One of Australia’s biggest universities will use Covid-19 as a springboard to accelerate its move into lifelong learning, as the pandemic claims nearly 500 jobs.
UNSW Sydney has announced plans to entrench lifelong learning as a “new chapter” in its history, while allowing staff and students to continue working remotely after the pandemic passes.
It says the maintenance of flexible work and study arrangements will boost its allure to staff while freeing up an estimated 22,000 square metres of lecture theatres and offices. Vice-chancellor Ian Jacobs said this would yield better space for “learning, socialising and recreation” and facilitate the transformation of the entire campus into an innovation hub.
“We will have community organisations, business and industry on campus working directly with our academics,” he said. “We are going to take advantage of the change in culture that this [crisis] has brought.
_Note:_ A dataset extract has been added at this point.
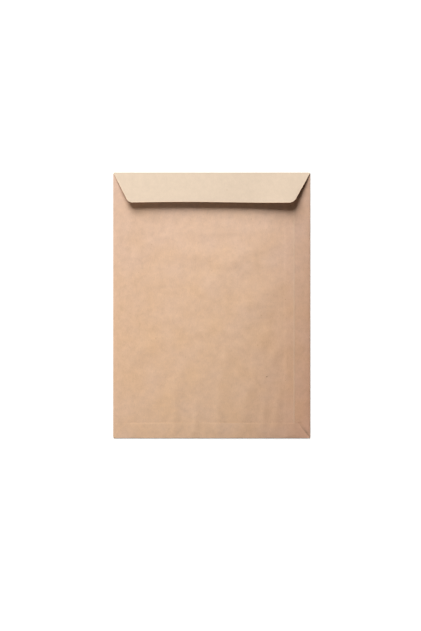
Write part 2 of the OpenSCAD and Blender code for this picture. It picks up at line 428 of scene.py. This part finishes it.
def markWearAndPaintedLight(piece):  # red where the sheet is cut (scuffing and a painted highlight), green where it is folded, blue where shade is painted along the mitre
    wearAndPaintedLight = piece.data.color_attributes.new("wearAndPaintedLight", "FLOAT_COLOR", "POINT")
    facesAtEdge = {}
    for face in piece.data.polygons:
        for edge in face.edge_keys:
            facesAtEdge[edge] = facesAtEdge.get(edge, 0) + 1
    atCut = {point for edge, faces in facesAtEdge.items() if faces == 1 for point in edge}
    for point in piece.data.vertices:
        x, y = point.co.x / mm, point.co.y / mm
        onSideFold = onArc(abs(x) - sideX, sideArc) and abs(y) < halfHeight - 1
        rub = 1 if onSideFold or onArc(y - topY, topArc) else 0
        if onArc(bottomY - y, bottomArc):
            rub = envelope["bottomFoldRub"]
        # beside a cut edge the paper is scuffed pale, with a painted highlight on top of the scuffing
        if y > topY:
            edgeScuffAndHighlight = envelope["flapScuffAndHighlight"]
        elif y < bottomY:
            edgeScuffAndHighlight = envelope["bottomScuffAndHighlight"] if y < bottomY - bottomArc - bottomFlapRun + 0.1 else 0
        else:
            edgeScuffAndHighlight = envelope["seamScuffAndHighlight"]
        cut = point.index in atCut
        # painted shade beside the bottom flap's right mitre, where the gap between the layers lies in shade
        paintedMitreShade = 0
        if x > sideX + sideArc and y < bottomFlapY:
            foldedX, foldedY, _ = foldedPlace(x, y)
            besideMitre = clamp(1 - abs(pastMitre(foldedX, foldedY)) / envelope["mitreShadeWidth"])
            paintedMitreShade = besideMitre * clamp((bottomFlapY - foldedY) / envelope["mitreShadeFade"])
        elif cut and y < bottomY - bottomArc and halfWidth - envelope["mitreRun"] + 2 < x:
            paintedMitreShade = 0.6
        wearAndPaintedLight.data[point.index].color = (cut * edgeScuffAndHighlight, rub, paintedMitreShade * envelope["mitreShadeStrength"], 1)


def foldBlank(piece):
    for point in piece.data.vertices:
        point.co = Vector(foldedPlace(point.co.x / mm, point.co.y / mm)) * mm
    solid = piece.modifiers.new("paperThickness", "SOLIDIFY")
    solid.thickness = paper * mm
    solid.offset = -1
    solid.material_offset = 1
    solid.material_offset_rim = 2
    bpy.ops.object.modifier_apply(modifier=solid.name)
    bpy.ops.object.shade_smooth_by_angle(angle=math.radians(40))


# Materials

def fromHex(colour):  # sRGB hex to linear
    values = [int(colour[i:i + 2], 16) / 255 for i in (1, 3, 5)]
    return [v / 12.92 if v <= 0.04045 else ((v + 0.055) / 1.055) ** 2.4 for v in values] + [1]


def addNode(tree, kind, values=None, links=None, **settings):
    node = tree.nodes.new(kind)
    for name, value in settings.items():
        setattr(node, name, value)
    for name, value in (values or {}).items():
        node.inputs[name].default_value = value
    for name, source in (links or {}).items():
        tree.links.new(source, node.inputs[name])
    return node


kraft = {
    "upper": "#E4C3AA",      # unbleached pulp, a warm tan with a little pink in it
    "lower": "#E4C0A0",      # a little yellower towards the bottom
    "flap": "#D2C0AB",       # painted light: the closure flap is painted creamier and less pink than the sheet, as its face looks where it tilts towards the lamp
    # painted shade: the flap is a little darker towards its right end, as the sheet is
    "flapLitToneRight": "#CEBBA6",
    "inner": "#D0B08E",
    "edge": "#EBD2B6",       # cut fibres, a little lighter than the pressed faces; beside the long cut edges it also gives a painted highlight
    # Painted shade across the sheet: a little darker at the very left, then darker and darker towards the right and
    # lower right: a place across it, and the share of colour left
    "paintedShadeAcross": [
        (0, "#F5F5F6"), (0.23, "#FEFEFE"), (0.45, "#FFFFFF"), (0.64, "#FCFBFB"),
        (0.78, "#F4F0F0"), (0.9, "#F1E9EA"), (1, "#E8D9DC"),
    ],
    "hueMm": 34,             # pinker and yellower clouds, this far apart
    "rubbed": "#A0968F",     # where the folds have been handled
    "foldRub": 0.5,
    # painted shade for the gap along the bottom flap's right mitre
    "paintedMitreShade": "#7F6A58",
    "shive": "#B08B66",      # bits of bark and unbroken wood in the pulp
    "speck": "#6A4E38",
    "grain": 0.27,           # contrast of the paper's clouds and fibres
    "flapGrain": 0.14,
    "cloudMm": 8,            # the cloudy formation of the pulp
    "fibreMm": 1.1,          # real fibres are 0.03 mm wide, too fine to show, so they are drawn coarser
    "fibreLengthMm": 3,
    "shiveSpacingMm": 16,
    "speckAt": (64.2, -83.2),
    "speckMm": 1.4,
    "toothMm": 0.03,         # depth of the surface's tooth, drawn coarser as the fibres are
}


def paperColour(tree, flat, plain):
    # The sheet's own tone with painted shade across it, the closure flap's creamier painted lit tone, and where the
    # flap is
    alongFlat = addNode(tree, "ShaderNodeSeparateXYZ", links={0: flat}).outputs["Y"]
    onFlap = addNode(
        tree, "ShaderNodeMapRange",
        {"From Min": (topY + 0.3 * topArc) * mm, "From Max": (topY + 0.7 * topArc) * mm}, {"Value": alongFlat},
    ).outputs["Result"]
    if plain:
        tone = addNode(tree, "ShaderNodeRGB")
        tone.outputs["Color"].default_value = fromHex(kraft[plain])
        return tone.outputs["Color"], onFlap
    place = addNode(tree, "ShaderNodeTexCoord").outputs["Object"]
    height = addNode(tree, "ShaderNodeSeparateXYZ", links={0: place}).outputs["Y"]
    downward = addNode(
        tree, "ShaderNodeMapRange", {"From Min": 0.8 * halfHeight * mm, "From Max": -0.15 * halfHeight * mm},
        {"Value": height},
    ).outputs["Result"]
    hueCloud = addNode(
        tree, "ShaderNodeTexNoise", {"Scale": 1 / (kraft["hueMm"] * mm), "Detail": 2}, {"Vector": flat},
    ).outputs["Fac"]
    hueShift = addNode(
        tree, "ShaderNodeMapRange", {"From Min": 0.3, "From Max": 0.7, "To Min": -0.4, "To Max": 0.4},
        {"Value": hueCloud},
    ).outputs["Result"]
    yellower = addNode(tree, "ShaderNodeMath", links={0: downward, 1: hueShift}, operation="ADD").outputs["Value"]
    body = addNode(
        tree, "ShaderNodeMix", {6: fromHex(kraft["upper"]), 7: fromHex(kraft["lower"])}, {0: yellower},
        data_type="RGBA", clamp_factor=False,
    ).outputs[2]
    # Painted shade: the sheet's colour is darkened towards its right and lower right along this slanting line
    slanting = addNode(
        tree, "ShaderNodeVectorMath", {1: (1, -0.16, 0)}, {0: place}, operation="DOT_PRODUCT",
    ).outputs["Value"]
    across = addNode(
        tree, "ShaderNodeMapRange", {"From Min": -halfWidth * mm, "From Max": 1.2 * halfWidth * mm},
        {"Value": slanting},
    ).outputs["Result"]
    paintedShadeAcross = addNode(tree, "ShaderNodeValToRGB", links={"Fac": across})
    paintedShadeAcross.color_ramp.interpolation = "B_SPLINE"
    while len(paintedShadeAcross.color_ramp.elements) < len(kraft["paintedShadeAcross"]):
        paintedShadeAcross.color_ramp.elements.new(0.5)
    for stop, (position, colour) in zip(paintedShadeAcross.color_ramp.elements, kraft["paintedShadeAcross"]):
        stop.position = position
        stop.color = fromHex(colour)
    shadedTone = addNode(
        tree, "ShaderNodeMix", {0: 1}, {6: body, 7: paintedShadeAcross.outputs["Color"]},
        data_type="RGBA", blend_type="MULTIPLY",
    ).outputs[2]
    flapLitTone = addNode(
        tree, "ShaderNodeMix", {6: fromHex(kraft["flap"]), 7: fromHex(kraft["flapLitToneRight"])}, {0: across},
        data_type="RGBA",
    ).outputs[2]
    tone = addNode(tree, "ShaderNodeMix", links={0: onFlap, 6: shadedTone, 7: flapLitTone}, data_type="RGBA").outputs[2]
    return tone, onFlap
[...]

Staff and students can be much more flexible in their hours and where they work. Almost all our staff want that flexibility, and previously the culture just didn’t allow it.”
The plans are outlined in a document charting “the next steps” of UNSW’s pandemic survival strategy. It says this year’s estimate of a A$600 million (£334 million) revenue drop turned out to be an overestimate, with the losses contained to between half and two-thirds of that figure because the decline in enrolments was not as steep as expected.
The university was able to accommodate the funding squeeze without cutting permanent positions, although it shed an undisclosed number of casual staff and contractors.
Professor Jacobs said next year would be worse, with UNSW forced to jettison the equivalent of 493 full-time positions – some 7.5 per cent of its workforce – to help compensate for an estimated A$370 million shortfall.
Professor Jacobs said the university would harness voluntary redundancies wherever possible “and if we can reduce them, we will – but at the moment that seems unlikely”.
UNSW will also reduce costs by relinquishing four senior leadership positions, contracting its eight divisions into six – by merging its research and enterprise arms, and its philanthropy and external relations sections – and overhauling its eight faculties.
Professor Jacobs said the new six-faculty structure was “much more suited” to the university’s grand challenges-style mission. “We have moved away from having one-school faculties, so we’ve got a better balance across the university.
“Our structure was put together in the 20th century based on what universities did in the 19th century. We now have a much more 21st-century model.”
He said that while the redundancies would be “painful”, there were “lots of positives” in the plans. “Changing structure is not something you want to do unless you have to, and in this situation we have an imperative to be more efficient. But we also need to be looking to the future and taking advantage of the opportunities this creates.”
Professor Jacobs said that while new online capabilities had been thrust on the university by necessity, they opened new doors in facilitating short courses for professionals and tailored training for companies, providing the opportunity “to really drive lifelong, flexible, module-based approaches to learning”.
“We have been developing that in a major way over the last two years, and now is the moment to take it forward. Insofar as anything can be exciting at the moment, that is really exciting.”